▸ Collected material:
= = = = = = =
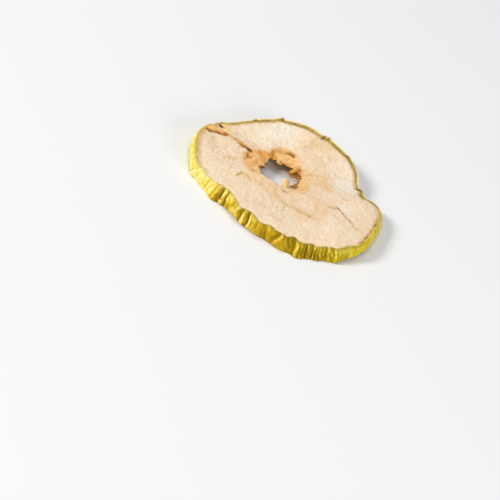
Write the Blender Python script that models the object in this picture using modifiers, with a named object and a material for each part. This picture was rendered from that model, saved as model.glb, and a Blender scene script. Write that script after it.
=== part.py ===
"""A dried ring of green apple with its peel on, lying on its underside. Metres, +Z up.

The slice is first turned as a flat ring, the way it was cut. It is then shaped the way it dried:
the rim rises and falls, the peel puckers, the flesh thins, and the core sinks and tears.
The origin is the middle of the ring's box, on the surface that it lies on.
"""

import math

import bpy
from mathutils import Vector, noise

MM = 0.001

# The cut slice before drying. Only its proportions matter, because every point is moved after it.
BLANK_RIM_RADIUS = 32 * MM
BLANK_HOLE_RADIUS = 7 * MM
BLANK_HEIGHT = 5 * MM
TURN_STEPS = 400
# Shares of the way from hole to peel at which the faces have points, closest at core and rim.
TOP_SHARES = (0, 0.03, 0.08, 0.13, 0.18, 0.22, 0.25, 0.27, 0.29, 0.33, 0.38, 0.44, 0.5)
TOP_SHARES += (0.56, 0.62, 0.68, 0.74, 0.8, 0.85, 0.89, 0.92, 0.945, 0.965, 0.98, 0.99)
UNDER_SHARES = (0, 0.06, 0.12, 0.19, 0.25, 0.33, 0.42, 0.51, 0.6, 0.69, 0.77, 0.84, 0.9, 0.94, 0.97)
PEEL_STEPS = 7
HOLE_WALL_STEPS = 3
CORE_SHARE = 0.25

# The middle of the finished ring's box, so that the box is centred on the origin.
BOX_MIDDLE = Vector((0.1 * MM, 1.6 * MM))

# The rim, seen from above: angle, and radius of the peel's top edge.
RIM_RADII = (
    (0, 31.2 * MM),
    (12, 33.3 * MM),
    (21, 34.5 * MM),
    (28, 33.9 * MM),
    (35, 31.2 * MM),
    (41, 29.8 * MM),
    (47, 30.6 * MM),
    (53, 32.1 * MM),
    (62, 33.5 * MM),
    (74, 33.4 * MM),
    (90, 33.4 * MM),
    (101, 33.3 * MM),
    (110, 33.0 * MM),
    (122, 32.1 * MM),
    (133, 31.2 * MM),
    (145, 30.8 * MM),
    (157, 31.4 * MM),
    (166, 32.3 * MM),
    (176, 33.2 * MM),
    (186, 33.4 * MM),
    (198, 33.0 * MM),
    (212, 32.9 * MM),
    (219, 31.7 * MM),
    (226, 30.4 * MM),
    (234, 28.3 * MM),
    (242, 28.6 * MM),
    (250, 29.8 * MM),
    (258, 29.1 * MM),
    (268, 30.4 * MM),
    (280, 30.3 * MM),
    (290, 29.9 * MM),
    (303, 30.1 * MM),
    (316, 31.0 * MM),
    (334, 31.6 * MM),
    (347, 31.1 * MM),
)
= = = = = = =
▸ Directions:
Write each line above out exactly.

▸ Problem solution:
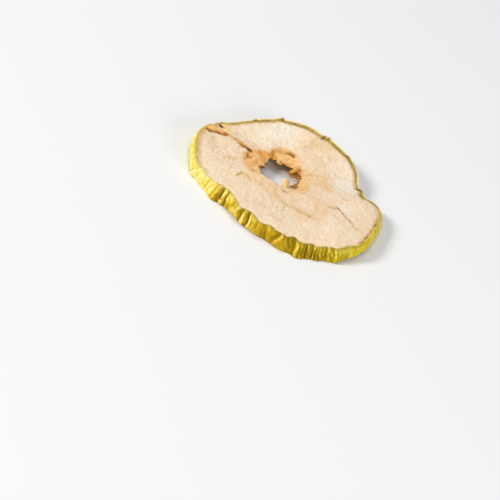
Write the Blender Python script that models the object in this picture using modifiers, with a named object and a material for each part. This picture was rendered from that model, saved as model.glb, and a Blender scene script. Write that script after it.
=== part.py ===
"""A dried ring of green apple with its peel on, lying on its underside. Metres, +Z up.

The slice is first turned as a flat ring, the way it was cut. It is then shaped the way it dried:
the rim rises and falls, the peel puckers, the flesh thins, and the core sinks and tears.
The origin is the middle of the ring's box, on the surface that it lies on.
"""

import math

import bpy
from mathutils import Vector, noise

MM = 0.001

# The cut slice before drying. Only its proportions matter, because every point is moved after it.
BLANK_RIM_RADIUS = 32 * MM
BLANK_HOLE_RADIUS = 7 * MM
BLANK_HEIGHT = 5 * MM
TURN_STEPS = 400
# Shares of the way from hole to peel at which the faces have points, closest at core and rim.
TOP_SHARES = (0, 0.03, 0.08, 0.13, 0.18, 0.22, 0.25, 0.27, 0.29, 0.33, 0.38, 0.44, 0.5)
TOP_SHARES += (0.56, 0.62, 0.68, 0.74, 0.8, 0.85, 0.89, 0.92, 0.945, 0.965, 0.98, 0.99)
UNDER_SHARES = (0, 0.06, 0.12, 0.19, 0.25, 0.33, 0.42, 0.51, 0.6, 0.69, 0.77, 0.84, 0.9, 0.94, 0.97)
PEEL_STEPS = 7
HOLE_WALL_STEPS = 3
CORE_SHARE = 0.25

# The middle of the finished ring's box, so that the box is centred on the origin.
BOX_MIDDLE = Vector((0.1 * MM, 1.6 * MM))

# The rim, seen from above: angle, and radius of the peel's top edge.
RIM_RADII = (
    (0, 31.2 * MM),
    (12, 33.3 * MM),
    (21, 34.5 * MM),
    (28, 33.9 * MM),
    (35, 31.2 * MM),
    (41, 29.8 * MM),
    (47, 30.6 * MM),
    (53, 32.1 * MM),
    (62, 33.5 * MM),
    (74, 33.4 * MM),
    (90, 33.4 * MM),
    (101, 33.3 * MM),
    (110, 33.0 * MM),
    (122, 32.1 * MM),
    (133, 31.2 * MM),
    (145, 30.8 * MM),
    (157, 31.4 * MM),
    (166, 32.3 * MM),
    (176, 33.2 * MM),
    (186, 33.4 * MM),
    (198, 33.0 * MM),
    (212, 32.9 * MM),
    (219, 31.7 * MM),
    (226, 30.4 * MM),
    (234, 28.3 * MM),
    (242, 28.6 * MM),
    (250, 29.8 * MM),
    (258, 29.1 * MM),
    (268, 30.4 * MM),
    (280, 30.3 * MM),
    (290, 29.9 * MM),
    (303, 30.1 * MM),
    (316, 31.0 * MM),
    (334, 31.6 * MM),
    (347, 31.1 * MM),
)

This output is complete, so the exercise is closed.